Facebook has faced a rough debut since its May initial public offering. Investors and analysts have fretted about a sharp slowdown in its revenue growth. Shares of Facebook remain well below the $38 debut price.
Facebook, based in Menlo Park, Calif., hit the 1 billion milestone on Sept. 14 at 12:45 p.m. Pacific time, the company said on its website. It added that it had 600 million mobile users, according to a fact sheet posted on its website.
In an interview on NBC's "Today" show broadcast on Thursday, Chief Executive Mark Zuckerberg was asked by co-anchor Matt Lauer about how, with 1 billion users, the company wasn't "killing it," making money.
"I think it depends on your definition of 'killing it.' I mean we are making billions of dollars," Zuckerberg said. Facebook reported that revenue increased by 32 percent to $1.18 billion in the second quarter.

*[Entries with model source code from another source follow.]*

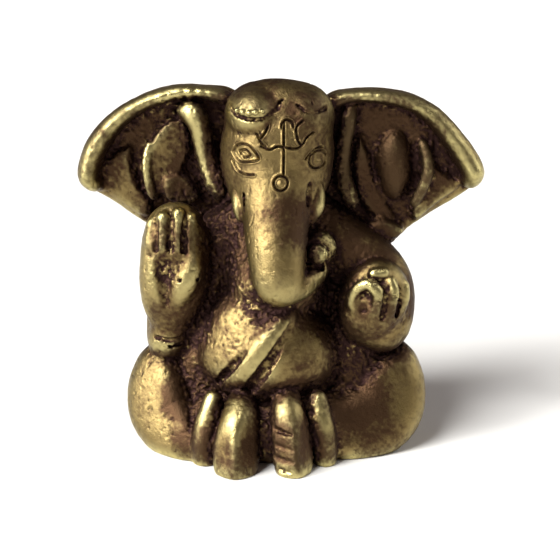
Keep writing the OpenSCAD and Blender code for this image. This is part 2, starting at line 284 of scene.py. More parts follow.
# the belly, a round lump with a flat spatula mark on each half
belly = {
    "round": (-0.1, -0.6, -3.2, 10.1, 9, 7.9),
    "top": (-1.1, -1.6, 1.8, 6.6, 5.6, 4.8),
    "rightFlat": (-5.9, -8.3, -2.1, -0.52, -0.82, 0.24),
    "leftFlat": (4.7, -9, -4.1, 0.32, -0.93, 0.16),
}
begin("belly")
egg(belly["round"], soft=1.0)
egg(belly["top"], soft=2.5)
press(belly["rightFlat"], soft=1.6)
press(belly["leftFlat"], soft=1.2)
lay(join=0.6)

# the sacred thread, a broad roll across the belly with a cut along each side of it
thread = {
    "roll": [(4, 0.5, 4.6, 1.4), (1.6, -0.9, 1.9, 1.6), (-0.7, -1, -1.4, 1.5), (-3.1, 0.3, -5, 1.2)],
    "rightCut": [
        (-1.1, -2.5, 1.4, 0.3), (-2.1, -2.1, -0.2, 0.5), (-3.4, -1.4, -2.2, 0.58), (-5.1, 0.5, -4.8, 0.5),
    ],
    "leftCut": [(5.1, -1.1, 4, 0.6), (3.6, -2.2, 1.8, 0.72), (1.7, -2.7, -1, 0.85),
                (-0.1, -2.5, -3.8, 0.95), (-1.9, -1.1, -6.6, 0.8)],
}
begin("sacred_thread")
coil(thread["roll"])
lay(join=0.9)
carve(thread["rightCut"], soft=0.2)
carve(thread["leftCut"], soft=0.2)

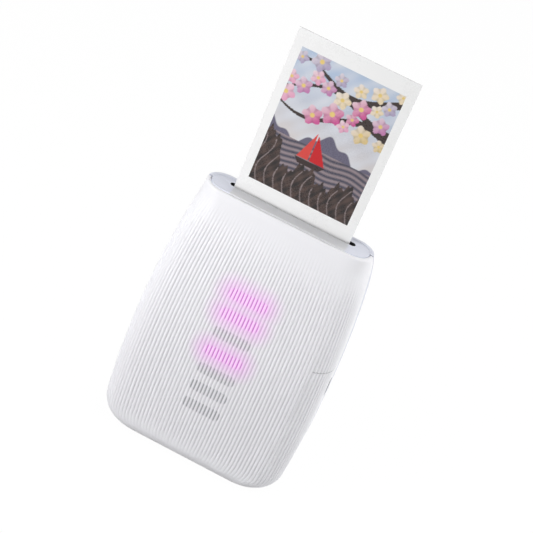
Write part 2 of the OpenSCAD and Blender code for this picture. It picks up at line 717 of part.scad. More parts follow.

The 28-year-old CEO talked about the growth potential from mobile users. "There's 5 billion people in the world who have phones, so we should be able to serve many more people and grow the user base there," he said.
The 1 billion user count is up from the end of June, when it had 955 million active monthly users.
The company also said it has seen 1.13 trillion "likes," or endorsements by users, since the company launched the feature in February 2009. Many advertising campaigns that companies conduct on Facebook are designed to garner "likes."
It said 219 billion photos were uploaded as of September. Excluding deleted photos, about 265 billion photos have been uploaded since 2005.
About 17 billion location-tagged posts were made on the website, Facebook said, and 62.6 million songs have been played 22 billion times since September 2011.
The median age of a Facebook user was 22, it said, and the top five user countries were Brazil, India, Indonesia, Mexico, and the United States.
The new data came a day after the company said it was letting U.S. users pay a fee to boost the visibility of their postings - its latest effort to look beyond advertising for revenue.
Advertising accounted for roughly 84 percent of the total revenue in the second quarter.